In other words, the Statistician must collect ‘statistical information’ for ‘the purposes of taking the Census.’ ‘Statistical information’ is not defined in the Act, but section 12 of the Act provides that ‘The Statistician shall compile and analyse the statistical information collected under this Act and shall publish and disseminate the results of any such compilation and analysis, or abstracts of this result.’ This suggests that ‘statistical information’ is information that will be ‘compiled’ to be ‘analysed’—examined in the aggregate—for the purpose of publishing and disseminating the results.
Although the relevant regulations prescribe ‘name’ and ‘date of birth’ as ‘statistical information’, it seems highly unlikely that the ABS intends to compile and analyse ‘names’ and ‘dates of birth’ as a category of information (for example, how many people named ‘Caroline’ were in Australia on Census night, or how many people were born on 1 January every year). The 2016 Census made provision for people to include their age, rather than date of birth; this suggests that the request for specific date of birth is not needed as a statistical matter. Instead, names and dates of birth are collected to undertake a data-matching process between Census records and other administrative records held by government, such as tax, social security and education records. We understand from former ABS Statistician Bill McLennan that this is a separate statistical exercise performed after the Census has been taken, and is not part of the Census itself.
Therefore, we argue that names and dates of birth are not ‘statistical information’, meaning that their collection is not authorised by legislation. Moreover, in relation to the offence of failing to comply with a direction (section 14), we fail to see how provision of one’s name and date of birth is ‘necessary’ to obtain statistical information, although it may be expedient.
Because, in our view, names and dates of birth have been collected without lawful authority, the ABS should delete this information.
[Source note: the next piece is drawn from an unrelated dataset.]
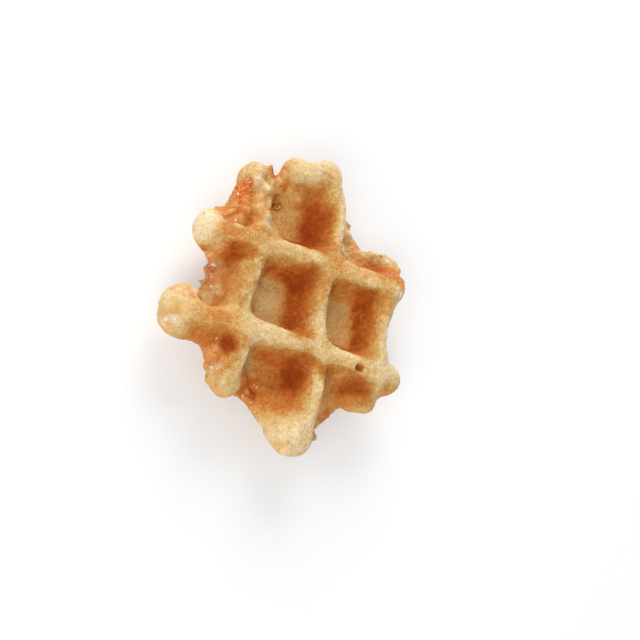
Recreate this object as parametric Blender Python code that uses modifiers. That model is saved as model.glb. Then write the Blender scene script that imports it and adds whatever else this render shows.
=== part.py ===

As the UN Human Rights Committee has stated (in General Comment 16 noted above): ‘If such files…have been collected or processed contrary to the provisions of the law, every individual should have the right to request rectification or elimination.’
We further submit that there should be no prosecution brought against people who withhold their name and/or date of birth from the Census form, including those people who filled in the Census form online and indicated their intention not to provide their name but were obliged to enter text in all fields of the form in order to submit it.
This blog post is an edited version (footnotes omitted) of the Castan Centre’s Submission (Submission #48) to the Senate Standing Committee on Economics’ Inquiry into the 2016 Census.